* **Work to do**
Give all of the lines again, with nothing added or dropped.

* **Stored data**
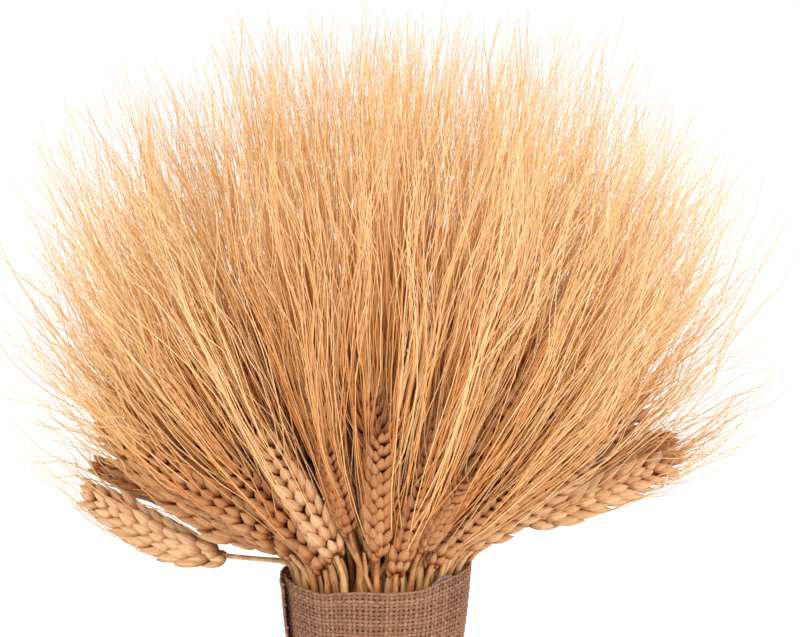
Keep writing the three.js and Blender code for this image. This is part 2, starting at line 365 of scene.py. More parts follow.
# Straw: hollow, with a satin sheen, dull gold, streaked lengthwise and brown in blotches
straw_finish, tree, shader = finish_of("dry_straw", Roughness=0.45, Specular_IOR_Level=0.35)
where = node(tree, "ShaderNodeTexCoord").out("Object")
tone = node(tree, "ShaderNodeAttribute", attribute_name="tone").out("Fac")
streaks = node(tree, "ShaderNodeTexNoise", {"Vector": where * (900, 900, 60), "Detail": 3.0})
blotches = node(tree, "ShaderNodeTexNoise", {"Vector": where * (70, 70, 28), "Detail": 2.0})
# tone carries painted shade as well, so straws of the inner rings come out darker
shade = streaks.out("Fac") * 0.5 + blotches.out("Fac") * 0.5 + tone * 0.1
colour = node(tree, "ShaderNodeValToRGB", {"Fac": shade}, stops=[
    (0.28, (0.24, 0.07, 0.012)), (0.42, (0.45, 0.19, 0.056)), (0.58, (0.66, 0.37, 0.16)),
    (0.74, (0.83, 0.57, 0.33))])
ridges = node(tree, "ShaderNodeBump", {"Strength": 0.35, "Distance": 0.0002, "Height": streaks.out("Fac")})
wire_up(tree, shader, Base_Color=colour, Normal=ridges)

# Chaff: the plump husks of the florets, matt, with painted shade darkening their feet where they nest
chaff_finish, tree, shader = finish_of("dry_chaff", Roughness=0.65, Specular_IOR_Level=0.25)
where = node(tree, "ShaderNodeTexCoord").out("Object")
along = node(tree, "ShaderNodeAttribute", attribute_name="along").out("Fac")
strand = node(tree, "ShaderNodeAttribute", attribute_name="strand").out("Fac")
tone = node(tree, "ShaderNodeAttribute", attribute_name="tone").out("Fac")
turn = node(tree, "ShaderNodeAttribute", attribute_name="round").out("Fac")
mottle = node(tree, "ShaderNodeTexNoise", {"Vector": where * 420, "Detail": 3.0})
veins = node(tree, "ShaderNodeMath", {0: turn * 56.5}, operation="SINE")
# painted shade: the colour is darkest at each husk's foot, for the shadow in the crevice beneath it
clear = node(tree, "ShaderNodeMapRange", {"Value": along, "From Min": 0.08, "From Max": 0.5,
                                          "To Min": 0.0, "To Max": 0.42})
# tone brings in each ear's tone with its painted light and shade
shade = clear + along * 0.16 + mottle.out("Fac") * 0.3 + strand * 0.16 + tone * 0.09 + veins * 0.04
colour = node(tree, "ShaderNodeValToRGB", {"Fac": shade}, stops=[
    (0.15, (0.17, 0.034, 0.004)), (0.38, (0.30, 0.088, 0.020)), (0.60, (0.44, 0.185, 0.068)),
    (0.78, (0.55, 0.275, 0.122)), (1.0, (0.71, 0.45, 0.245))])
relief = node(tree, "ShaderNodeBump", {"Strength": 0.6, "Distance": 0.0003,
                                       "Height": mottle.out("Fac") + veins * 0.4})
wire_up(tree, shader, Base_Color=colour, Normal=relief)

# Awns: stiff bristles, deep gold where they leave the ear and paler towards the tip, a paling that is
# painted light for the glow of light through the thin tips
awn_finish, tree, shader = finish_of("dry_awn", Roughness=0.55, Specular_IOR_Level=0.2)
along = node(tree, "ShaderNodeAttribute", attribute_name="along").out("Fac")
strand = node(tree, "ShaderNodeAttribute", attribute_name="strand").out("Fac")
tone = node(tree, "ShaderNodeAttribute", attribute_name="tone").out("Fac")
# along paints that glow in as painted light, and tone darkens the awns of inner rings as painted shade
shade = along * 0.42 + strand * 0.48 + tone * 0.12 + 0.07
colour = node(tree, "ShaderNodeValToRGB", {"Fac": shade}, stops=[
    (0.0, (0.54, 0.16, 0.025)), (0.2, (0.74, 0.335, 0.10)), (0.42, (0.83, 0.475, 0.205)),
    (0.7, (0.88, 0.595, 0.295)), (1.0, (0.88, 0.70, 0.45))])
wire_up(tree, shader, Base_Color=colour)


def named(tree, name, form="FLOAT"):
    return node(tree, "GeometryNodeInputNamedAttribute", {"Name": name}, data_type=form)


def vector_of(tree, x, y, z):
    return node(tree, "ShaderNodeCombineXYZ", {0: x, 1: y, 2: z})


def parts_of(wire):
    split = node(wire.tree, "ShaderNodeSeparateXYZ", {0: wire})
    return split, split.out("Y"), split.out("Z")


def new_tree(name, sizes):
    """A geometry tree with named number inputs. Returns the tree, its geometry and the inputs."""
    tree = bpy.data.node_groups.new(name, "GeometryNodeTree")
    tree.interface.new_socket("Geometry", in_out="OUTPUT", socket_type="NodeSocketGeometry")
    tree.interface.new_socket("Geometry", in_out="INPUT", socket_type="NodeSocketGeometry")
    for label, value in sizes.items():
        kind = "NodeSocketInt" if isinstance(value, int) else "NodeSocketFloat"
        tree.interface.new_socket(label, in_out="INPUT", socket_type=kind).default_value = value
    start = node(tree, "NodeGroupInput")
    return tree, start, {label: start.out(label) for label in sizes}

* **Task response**
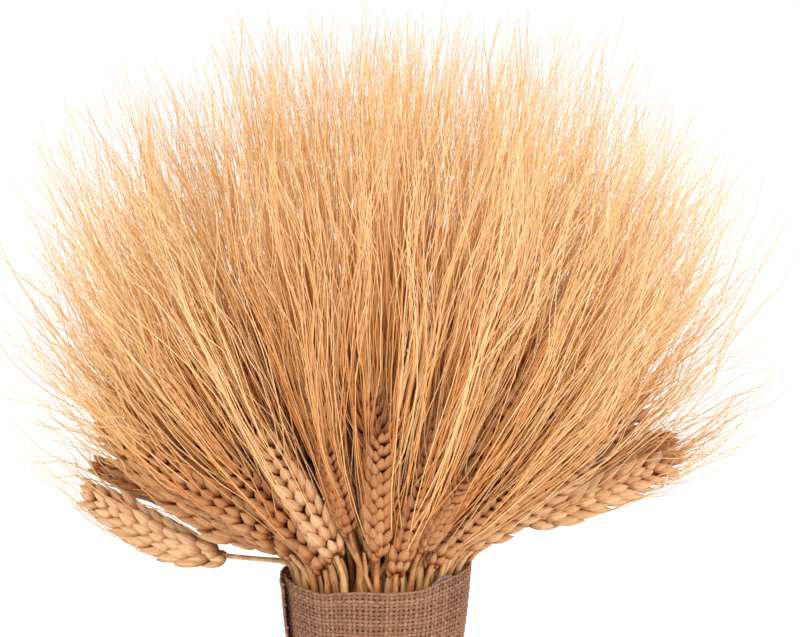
Keep writing the three.js and Blender code for this image. This is part 2, starting at line 365 of scene.py. More parts follow.
# Straw: hollow, with a satin sheen, dull gold, streaked lengthwise and brown in blotches
straw_finish, tree, shader = finish_of("dry_straw", Roughness=0.45, Specular_IOR_Level=0.35)
where = node(tree, "ShaderNodeTexCoord").out("Object")
tone = node(tree, "ShaderNodeAttribute", attribute_name="tone").out("Fac")
streaks = node(tree, "ShaderNodeTexNoise", {"Vector": where * (900, 900, 60), "Detail": 3.0})
blotches = node(tree, "ShaderNodeTexNoise", {"Vector": where * (70, 70, 28), "Detail": 2.0})
# tone carries painted shade as well, so straws of the inner rings come out darker
shade = streaks.out("Fac") * 0.5 + blotches.out("Fac") * 0.5 + tone * 0.1
colour = node(tree, "ShaderNodeValToRGB", {"Fac": shade}, stops=[
    (0.28, (0.24, 0.07, 0.012)), (0.42, (0.45, 0.19, 0.056)), (0.58, (0.66, 0.37, 0.16)),
    (0.74, (0.83, 0.57, 0.33))])
ridges = node(tree, "ShaderNodeBump", {"Strength": 0.35, "Distance": 0.0002, "Height": streaks.out("Fac")})
wire_up(tree, shader, Base_Color=colour, Normal=ridges)

# Chaff: the plump husks of the florets, matt, with painted shade darkening their feet where they nest
chaff_finish, tree, shader = finish_of("dry_chaff", Roughness=0.65, Specular_IOR_Level=0.25)
where = node(tree, "ShaderNodeTexCoord").out("Object")
along = node(tree, "ShaderNodeAttribute", attribute_name="along").out("Fac")
strand = node(tree, "ShaderNodeAttribute", attribute_name="strand").out("Fac")
tone = node(tree, "ShaderNodeAttribute", attribute_name="tone").out("Fac")
turn = node(tree, "ShaderNodeAttribute", attribute_name="round").out("Fac")
mottle = node(tree, "ShaderNodeTexNoise", {"Vector": where * 420, "Detail": 3.0})
veins = node(tree, "ShaderNodeMath", {0: turn * 56.5}, operation="SINE")
# painted shade: the colour is darkest at each husk's foot, for the shadow in the crevice beneath it
clear = node(tree, "ShaderNodeMapRange", {"Value": along, "From Min": 0.08, "From Max": 0.5,
                                          "To Min": 0.0, "To Max": 0.42})
# tone brings in each ear's tone with its painted light and shade
shade = clear + along * 0.16 + mottle.out("Fac") * 0.3 + strand * 0.16 + tone * 0.09 + veins * 0.04
colour = node(tree, "ShaderNodeValToRGB", {"Fac": shade}, stops=[
    (0.15, (0.17, 0.034, 0.004)), (0.38, (0.30, 0.088, 0.020)), (0.60, (0.44, 0.185, 0.068)),
    (0.78, (0.55, 0.275, 0.122)), (1.0, (0.71, 0.45, 0.245))])
relief = node(tree, "ShaderNodeBump", {"Strength": 0.6, "Distance": 0.0003,
                                       "Height": mottle.out("Fac") + veins * 0.4})
wire_up(tree, shader, Base_Color=colour, Normal=relief)

# Awns: stiff bristles, deep gold where they leave the ear and paler towards the tip, a paling that is
# painted light for the glow of light through the thin tips
awn_finish, tree, shader = finish_of("dry_awn", Roughness=0.55, Specular_IOR_Level=0.2)
along = node(tree, "ShaderNodeAttribute", attribute_name="along").out("Fac")
strand = node(tree, "ShaderNodeAttribute", attribute_name="strand").out("Fac")
tone = node(tree, "ShaderNodeAttribute", attribute_name="tone").out("Fac")
# along paints that glow in as painted light, and tone darkens the awns of inner rings as painted shade
shade = along * 0.42 + strand * 0.48 + tone * 0.12 + 0.07
colour = node(tree, "ShaderNodeValToRGB", {"Fac": shade}, stops=[
    (0.0, (0.54, 0.16, 0.025)), (0.2, (0.74, 0.335, 0.10)), (0.42, (0.83, 0.475, 0.205)),
    (0.7, (0.88, 0.595, 0.295)), (1.0, (0.88, 0.70, 0.45))])
wire_up(tree, shader, Base_Color=colour)


def named(tree, name, form="FLOAT"):
    return node(tree, "GeometryNodeInputNamedAttribute", {"Name": name}, data_type=form)


def vector_of(tree, x, y, z):
    return node(tree, "ShaderNodeCombineXYZ", {0: x, 1: y, 2: z})


def parts_of(wire):
    split = node(wire.tree, "ShaderNodeSeparateXYZ", {0: wire})
    return split, split.out("Y"), split.out("Z")


def new_tree(name, sizes):
    """A geometry tree with named number inputs. Returns the tree, its geometry and the inputs."""
    tree = bpy.data.node_groups.new(name, "GeometryNodeTree")
    tree.interface.new_socket("Geometry", in_out="OUTPUT", socket_type="NodeSocketGeometry")
    tree.interface.new_socket("Geometry", in_out="INPUT", socket_type="NodeSocketGeometry")
    for label, value in sizes.items():
        kind = "NodeSocketInt" if isinstance(value, int) else "NodeSocketFloat"
        tree.interface.new_socket(label, in_out="INPUT", socket_type=kind).default_value = value
    start = node(tree, "NodeGroupInput")
    return tree, start, {label: start.out(label) for label in sizes}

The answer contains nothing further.